“I’m really happy. It’s going to help me a lot,” Olivera said. “It’s going to be good. I will really be able to have a restful sleep.

But Schatzinger said he was only offered a spot at a tuff shed site, which he declined because there is no parking within three blocks, residents are not allowed to bring mattresses or bedding and can only use city-provided cots, and there is little storage space. Instead, he and his neighbor Jessica Huffman, 42, will likely be looking for another place to park their RVs.

They came to Wood Street after being forced out of other campsites, Huffman said, and she didn’t want to go back to a situation where she has to move her motorhome every few days.

“It’s going to be a big deal when we’re forced into residential neighborhoods,” Huffman said. “That’s why the cops pushed us all here in the first place. But it looks like we’re probably going to have to.

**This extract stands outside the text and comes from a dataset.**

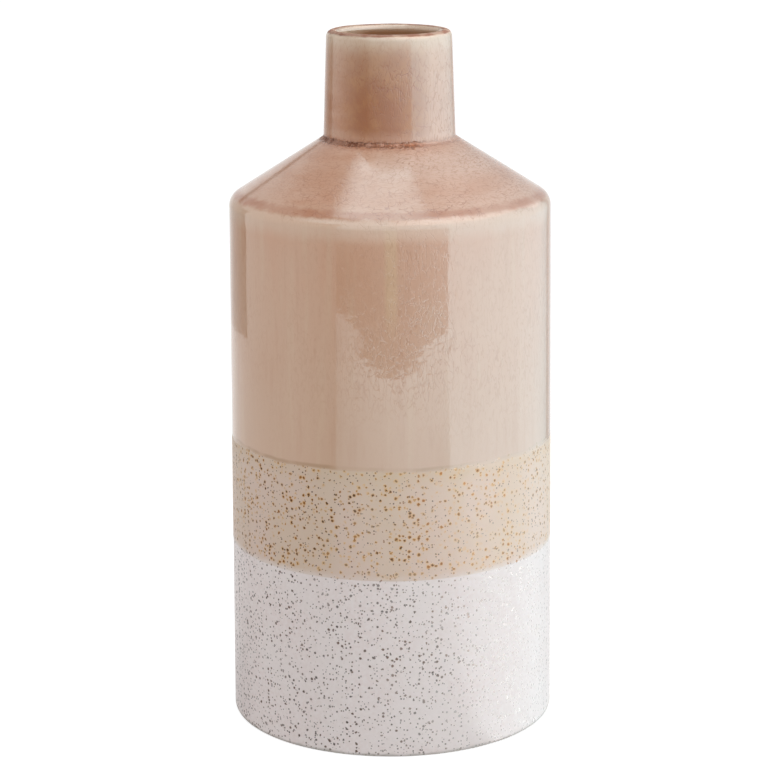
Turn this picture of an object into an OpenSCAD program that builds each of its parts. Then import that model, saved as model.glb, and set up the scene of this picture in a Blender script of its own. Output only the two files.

Over the past decade, the Wood Street encampment has grown from a few RVs parked across the street to a sprawling tangle of structures, vehicles and trailers. It spans more than 15 blocks below the I-880 overpass between Wood Street and the BNSF and Union Pacific railroad tracks on land owned by Caltrans, the City of Oakland, BNSF, and private entities.

Ben Murawski fills a truck with his belongings in an attempt to remove items from an area being cleared by CalTrans at Wood Street Camp in Oakland on September 8, 2022. (Beth LaBerge/KQED)

But lawyers for Caltrans say the encampment poses a serious health and safety risk, citing some 200 fires over the past two years, including one on July 11 that sent plumes of smoke onto the highway and prompted the transport agency to start cleaning the site.

“The frequency of fires, particularly in this area,” Mark Guenzi, a Caltrans attorney, said in a hearing Aug. 26, “is simply very concerning given the potential for catastrophic risk.”